## start Provided material

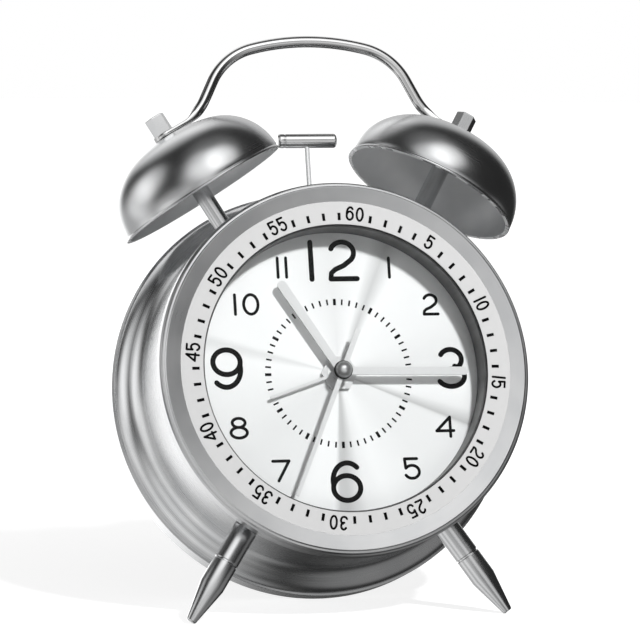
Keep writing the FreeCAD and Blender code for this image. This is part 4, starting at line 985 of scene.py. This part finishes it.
piece("hammer_wire_stem", lathe(outline(
    (0, STEM_FOOT), (STEM_RADIUS, STEM_FOOT), (STEM_RADIUS, HAMMER_HEIGHT), (0, HAMMER_HEIGHT)),
    turns=32), Matrix.Translation((0, HAMMER_PLANE, 0)), hammer_wire, "hammer", "hammer_stem")


# ---------------------------------------------------------------- back, knobs and works
# The back is black moulded plastic with a fine eroded grain and two ribbed knobs, and
# the white movement sits in front of it. These pieces keep their own shapes and take
# the finish that each is made in.
def moulded(level, grain_mm, roughness):
    """A wires function for plastic with a fine eroded grain."""
    def varying(place):
        sparks = noise(place, 2.5, 3.0)
        cloud = noise(place, 0.08, 2.0)
        return {"Base Color": tint(cloud, grey(level * 0.85), grey(level * 1.15)),
                "Roughness": roughness + (cloud - 0.5) * 0.1,
                "Normal": bump(sparks, grain_mm)}
    return varying


def plated(level, roughness, shade=(1.0, 1.0, 1.0)):
    """A wires function for a plated or wound metal piece."""
    def varying(place):
        spangle = noise(place, 0.5, 3.0)
        dark = tuple(level * 0.85 * c for c in shade) + (1,)
        light = tuple(level * c for c in shade) + (1,)
        return {"Base Color": tint(spangle, dark, light), "Roughness": roughness + spangle * 0.1}
    return varying


WORKS = (                 # slot, constants, wires, CAD pieces
    ("case_black", {}, moulded(0.035, 0.02, 0.5),
     ("back_cover", "battery_door", "switch_housing", "screw_bosses", "cannon_pinion",
      "hour_wheel", "alarm_wheel", "second_wheel")),
    ("nickel_nut", {"Metallic": 0.2}, plated(0.80, 0.35), ("movement_nut",)),
    ("knob_black", {}, moulded(0.028, 0.006, 0.36), ("set_knob", "alarm_knob", "switch_slider")),
    ("zinc_plate", {"Metallic": 1.0}, plated(0.62, 0.25, (0.98, 1.0, 1.03)),
     ("back_cover_screws", "stud_nuts", "striker_bracket", "striker_yoke", "striker_pin",
      "hammer_lever", "dial_retaining_clip", "battery_contact", "battery_spring",
      "stator")),
    ("copper_winding", {"Metallic": 1.0}, plated(0.85, 0.3, (0.85, 0.45, 0.25)),
     ("striker_coil", "drive_coil")),
    ("movement_white", {}, moulded(0.78, 0.01, 0.4),
     ("movement_front", "movement_rear", "setting_wheel", "alarm_pinion", "third_wheel",
      "rotor_pinion", "board_posts")),
    ("magnet_dark", {}, moulded(0.05, 0.01, 0.6), ("rotor_magnet",)),
    ("board_green", {}, moulded(0.1, 0.002, 0.3), ("circuit_board",)),
    ("crystal_can", {"Metallic": 1.0}, plated(0.75, 0.15), ("quartz_crystal",)),
    ("cell_wrap", {}, moulded(0.12, 0.002, 0.3), ("battery",)),
)
for slot_name, constants, wires, names in WORKS:
    coat = finish("works_" + slot_name, slot_name, constants, wires)
    for name in names:
        node = frame["nodes"][name]
        for slot in node.material_slots:
            slot.material = coat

## end Provided material

** Exercise requirements **
Extract the complete data, matching each line exactly.

** Written response **
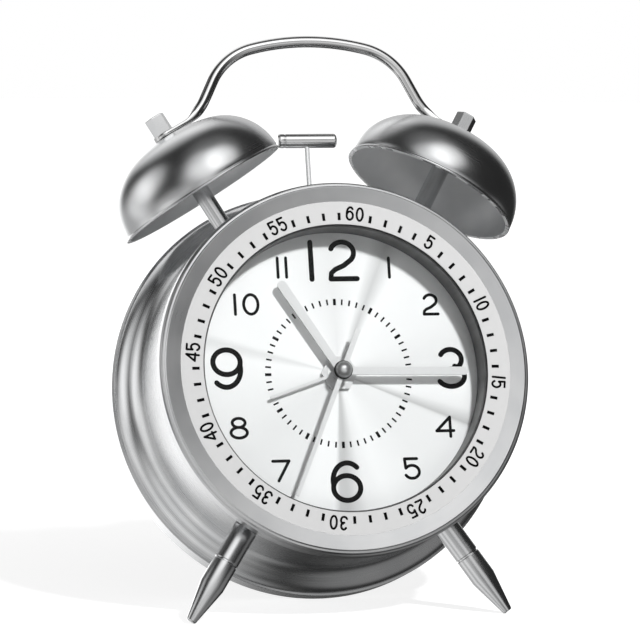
Keep writing the FreeCAD and Blender code for this image. This is part 4, starting at line 985 of scene.py. This part finishes it.
piece("hammer_wire_stem", lathe(outline(
    (0, STEM_FOOT), (STEM_RADIUS, STEM_FOOT), (STEM_RADIUS, HAMMER_HEIGHT), (0, HAMMER_HEIGHT)),
    turns=32), Matrix.Translation((0, HAMMER_PLANE, 0)), hammer_wire, "hammer", "hammer_stem")


# ---------------------------------------------------------------- back, knobs and works
# The back is black moulded plastic with a fine eroded grain and two ribbed knobs, and
# the white movement sits in front of it. These pieces keep their own shapes and take
# the finish that each is made in.
def moulded(level, grain_mm, roughness):
    """A wires function for plastic with a fine eroded grain."""
    def varying(place):
        sparks = noise(place, 2.5, 3.0)
        cloud = noise(place, 0.08, 2.0)
        return {"Base Color": tint(cloud, grey(level * 0.85), grey(level * 1.15)),
                "Roughness": roughness + (cloud - 0.5) * 0.1,
                "Normal": bump(sparks, grain_mm)}
    return varying


def plated(level, roughness, shade=(1.0, 1.0, 1.0)):
    """A wires function for a plated or wound metal piece."""
    def varying(place):
        spangle = noise(place, 0.5, 3.0)
        dark = tuple(level * 0.85 * c for c in shade) + (1,)
        light = tuple(level * c for c in shade) + (1,)
        return {"Base Color": tint(spangle, dark, light), "Roughness": roughness + spangle * 0.1}
    return varying


WORKS = (                 # slot, constants, wires, CAD pieces
    ("case_black", {}, moulded(0.035, 0.02, 0.5),
     ("back_cover", "battery_door", "switch_housing", "screw_bosses", "cannon_pinion",
      "hour_wheel", "alarm_wheel", "second_wheel")),
    ("nickel_nut", {"Metallic": 0.2}, plated(0.80, 0.35), ("movement_nut",)),
    ("knob_black", {}, moulded(0.028, 0.006, 0.36), ("set_knob", "alarm_knob", "switch_slider")),
    ("zinc_plate", {"Metallic": 1.0}, plated(0.62, 0.25, (0.98, 1.0, 1.03)),
     ("back_cover_screws", "stud_nuts", "striker_bracket", "striker_yoke", "striker_pin",
      "hammer_lever", "dial_retaining_clip", "battery_contact", "battery_spring",
      "stator")),
    ("copper_winding", {"Metallic": 1.0}, plated(0.85, 0.3, (0.85, 0.45, 0.25)),
     ("striker_coil", "drive_coil")),
    ("movement_white", {}, moulded(0.78, 0.01, 0.4),
     ("movement_front", "movement_rear", "setting_wheel", "alarm_pinion", "third_wheel",
      "rotor_pinion", "board_posts")),
    ("magnet_dark", {}, moulded(0.05, 0.01, 0.6), ("rotor_magnet",)),
    ("board_green", {}, moulded(0.1, 0.002, 0.3), ("circuit_board",)),
    ("crystal_can", {"Metallic": 1.0}, plated(0.75, 0.15), ("quartz_crystal",)),
    ("cell_wrap", {}, moulded(0.12, 0.002, 0.3), ("battery",)),
)
for slot_name, constants, wires, names in WORKS:
    coat = finish("works_" + slot_name, slot_name, constants, wires)
    for name in names:
        node = frame["nodes"][name]
        for slot in node.material_slots:
            slot.material = coat